Add it all up, and the best guess is around $15 per bag in airline costs. Whether coincidence or careful accounting, airlines settled on $15 as the fee to charge for the first checked bag.
American said setting the price at $15 first-bag price was "not precisely cost-based" but more pegged to what the airline thought customers would pay. "The second checked bag fee was already in the marketplace at $25, and we logically felt that the fee needed to be less than that," spokesman Tim Smith said.
Checking Fewer Bags
Airlines say the fees have already caused passengers to change behavior. Fewer customers are checking multiple bags; fewer are checking any bags, in fact. The reduction has improved baggage-handling reliability, with lower rates of lost luggage, and created more room for cargo on planes.
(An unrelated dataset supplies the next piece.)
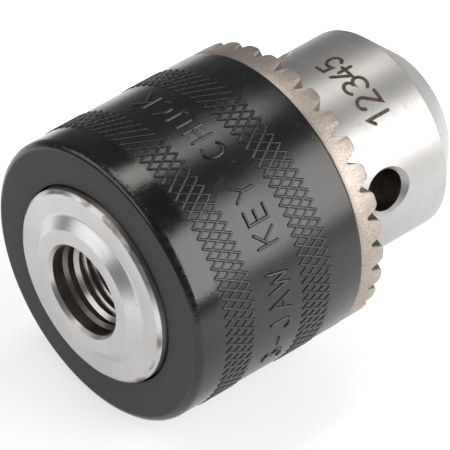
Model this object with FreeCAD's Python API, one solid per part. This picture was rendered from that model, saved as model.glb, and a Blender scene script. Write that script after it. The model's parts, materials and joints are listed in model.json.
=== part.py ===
import FreeCAD, Part
import math
import os

# Keyed drill chuck, 13 mm capacity, for a 1/2-20 UNF drill spindle.
# The spin axis lies along X with the nose towards +X, and +Z is up.
# The origin is on the axis where the spindle thread starts. Every length is in millimetres.

Vector = FreeCAD.Vector
ORIGIN = Vector(0, 0, 0)
SPIN_AXIS = Vector(1, 0, 0)

# Chuck body: hub, spindle thread, flange, nut groove and nose
seat_x = -2.9
seat_radius = 9.35
boss_base_radius = 11.1
hub_face_x = -1.5
hub_radius = 14.55
hub_chamfer = 0.5
mouth_radius = 7.2
mouth_depth = 0.6
counterbore_radius = 6.8
counterbore_end_x = -0.55
thread_radius = 6.35
thread_length = 15.0
screw_hole_radius = 3.2
tool_bore_radius = 6.8
tool_bore_start_x = 20.0
flange_radius = 18.4
flange_rear_x = 10.2
flange_front_x = 21.8
race_core_radius = 15.6
race_core_end_x = 24.9
groove_gap = 0.15
nose_start_x = 31.5
nose_radius = 15.1
nose_cone_x = 50.7
nose_face_x = 56.2
nose_face_radius = 9.75
edge_break = 0.3

# Key pilot holes, midway between the jaws
key_angle = 167.0
key_x = 40.0
key_hole_radius = 3.1
key_hole_floor = 8.6
key_mouth_radius = 3.5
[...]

Cargo rates are considerably more lucrative for airlines than passenger baggage. At many airlines, for example, the minimum charge for same-day cargo service of a small parcel is about $80.
But the baggage-fee frenzy still makes many airline passengers wonder: Isn't luggage part of the service you get when you buy a ticket?
Initially, senior United executives said they believed one bag would always be included free, then imposed a fee on customers' first bags a few months later. This summer, Delta Air Lines Inc. Chief Executive Richard Anderson said he thought it was fair for the airline to haul one suitcase free for passengers.
But earlier this month, Delta said it, too, would begin charging $15 one-way to haul the first bag, effective Dec. 5. (At most airlines, elite-level frequent fliers, first-class ticket-holders and international passengers are exempt from many of the fees.)
What changed? Customers were paying the fee at other airlines without a backlash. Delta said it wasn't getting any benefit from not charging the fee. So why not charge it?